Ostrog was not the only man in the Police Gazettes to use aliases, with one in ten (9%) of all entries featuring a pseudonym, perhaps unsurprising given that most criminals attempt to shield their identity from the authorities.
The records also include a number of reports featuring murdered new-born babies, which illustrates the issues attached to illegitimate children in the 19th Century. The Bastardy Clause in the New Poor Law of 1834 made all illegitimate children solely the responsibility of their mother until the age of 16, which left mothers, often estranged from their families, with limited choices. In desperation, many mothers resorted to infanticide to protect themselves. Many of the mothers were never identified, with the police often seeking more information on the crime. Some examples from the records include:
- ‘Ann Yates’ – Murdered her daughter and threw the body into a well in Midsomer Norton, Somerset, in 1875 after being forced to live in the Shepton-Mallet Union Workhouse when she was unable to provide for her illegitimate offspring. The police believed the ‘good-looking’ 24-year old had fled to Cardiff to start a new life
- ‘Two women’ – In 1894, the body of a newly-born male child was found in the Leeds and Liverpool Canal at Hoghton, tied up in a white coarse apron. The police sought two women who were observed on the canal bank in Blackburn when a splash was heard, ‘caused by one of the women throwing something into the water’. The younger woman, who ‘appeared to be ill’, was leaning on the arm of an older woman who was ‘tall and stout’

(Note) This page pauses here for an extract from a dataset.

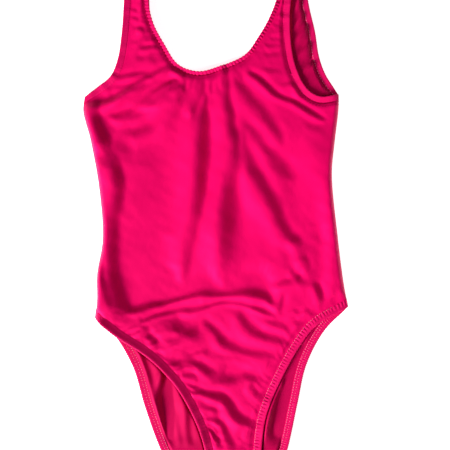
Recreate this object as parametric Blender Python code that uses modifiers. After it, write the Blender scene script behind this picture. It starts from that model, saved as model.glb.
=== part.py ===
# Tank leotard laid flat, front side up, straps towards +Y.
# The scene is in metres, +Z up. Tables and sizes below are in millimetres.
# The origin is on the surface that the garment lies on, at the middle of its outline.

import math
from collections import namedtuple

import bmesh
import bpy
import numpy as np

MM = 0.001
NAME = "dance_leotard"

# Cloth and turned edges
LENGTH = 700.0
WALL = 1.2
SEAM_GAP = 0.3
HEM_THICK = 2.2
NECK_HEM = 5.0
ARM_HEM = 8.5
LEG_HEM = 10.0

# Levels above the table, at the middle of each wall
BACK_LEVEL = WALL / 2
SEAM_LEVEL = WALL + SEAM_GAP + WALL / 2
FRONT_HEM_LEVEL = HEM_THICK + SEAM_GAP + HEM_THICK / 2
FRONT_FLOOR = HEM_THICK + SEAM_GAP + WALL / 2 + 0.2
PILLOW_RISE = 2.4
PILLOW_REACH = 45.0
SEAM_ROLL = 15.0
SEAM_END_BLEND = 22.0
BACK_FOLD_MARGIN = 14.0

# Outlines from the shoulder down, with the turned edges included
SIDE_LEFT = [(-163, 166), (-165, 148), (-156, 112), (-145, 50), (-141, -12), (-148, -56), (-148, -88),
             (-150, -109)]
SIDE_RIGHT = [(153, 169), (153, 150), (148, 106), (145, 69), (152, -6), (160, -69), (165, -96)]

Outline = namedtuple("Outline", "arm_left arm_right neck leg_left leg_right")
FRONT = Outline(
    arm_left=[(-111, 350), (-114, 288), (-117, 244), (-122, 212), (-131, 191), (-147, 178), (-163, 166)],
    arm_right=[(111, 350), (103, 318), (94, 288), (93, 238), (100, 201), (114, 175), (130, 166), (153, 169)],
    neck=[(-84, 350), (-84, 288), (-78, 258), (-64, 231), (-47, 206), (-22, 197), (4, 203), (37, 218),
          (52, 238), (65, 260), (76, 288), (80, 318), (84, 350)],
    leg_left=[(-150, -109), (-126, -130), (-85, -157), (-51, -191), (-25, -236), (-12, -275), (-6, -312),
              (-3, -350)],
    leg_right=[(165, -96), (125, -119), (105, -144), (82, -185), (66, -231), (61, -275), (62, -312),
               (63, -350)],
)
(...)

Ancestry’s Senior Content Manager Miriam Silverman comments: “This collection provides rare insight into crime and punishment in the 19th Century as well as helping us to better understand how the British police force worked shortly after it was introduced.”
“Whether you’re locating the black sheep in your family tree, discovering more about an ancestor who was the victim of crime or even unearthing some infamous criminals, these records can help reveal the details.”